RVA Magazine is a magazine, launched in April 2005 as a full color publication with a focus on street art, trendsetting local music and counter culture ideas coming from the Richmond, Virginia area. It was founded by R. Anthony Harris and Jeremy Parker. The mission of RVA Magazine is to cross-pollinate cultures and encourage the spread of new ideas in Richmond, VA. The magazine was the first to use and has been credited with popularizing the term "RVA", which became the city's official moniker around 2012, and stands for a progressive, diverse and creative city.
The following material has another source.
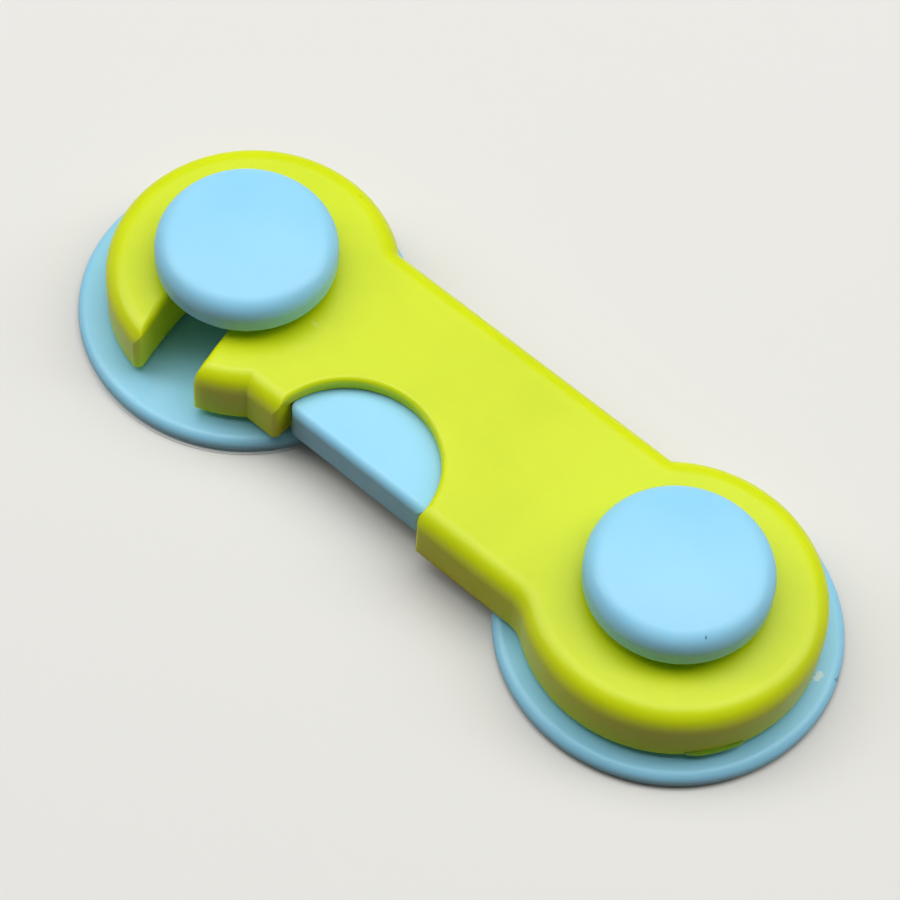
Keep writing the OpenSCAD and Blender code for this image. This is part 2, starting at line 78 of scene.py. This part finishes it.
# Plastic skin: scales are in cells per metre, depths in metres
NOISE_SPAN = (0.3, 0.7)
FLOW_SCALE = 70
SMUDGE_SCALE, SMUDGE_RISE = 45, 0.06
PEEL_SCALE, PEEL_DEPTH = 1100, 0.00001
WAVE_SCALE, WAVE_DEPTH = 160, 0.00006
DUST_SCALE, DUST_OUTER, DUST_INNER = 160, 0.016, 0.008
DUST_SHARE, DUST_DARK = 0.3, 0.55
SCRATCH_SETS = [((60, 2600, 2600), 0.5, 0.70), ((50, 3000, 3000), -0.9, 0.71)]
SCRATCH_EDGE, SCRATCH_ROUGH, SCRATCH_DEPTH = 0.06, 0.12, 0.000004
PLASTIC_IOR = 1.5
GLOSS_AHEAD, GLOSS_ASIDE = 0.38, 0.12
TURN_START, TURN_END = 0.2, 0.6

# Marks, among them a painted highlight and painted shade: share of a mark's size where it is full
# and where it ends, and its ragged edge
MARK_FULL, MARK_END = 0.75, 1.05
RAGGED_SCALE, RAGGED = 2600, 0.35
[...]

In 2017 it began to take on a more political bent.

In addition, R. Anthony Harris and RVA Magazine has also been involved in creating and marketing culturally relevant events like the annual week long Halloween idea - Halloweek started in 2006, launched the first citywide New Year's Eve celebration Carytown New Year's Eve in 2006-2007 that drew over 22,000+ attendees and regional recognition, RVA NYE in 2015 on Brown's Island attended by over 14,000 people+, and was instrumental in the launch and support of The Richmond Mural Project by Art Whino in 2012 that brought international attention to the city's growing street art scene. The magazine was the first city publication to support the then fledgling but culturally important First Friday Arts Walk initiative back in 2006.

RVA is distributed free to the public in print form and in digital formats through their webpage RVAmag.com. RVA Magazine's parent company Inkwell Ventures also owns and operates Virginia's only LGBT news source, GayRVA.com.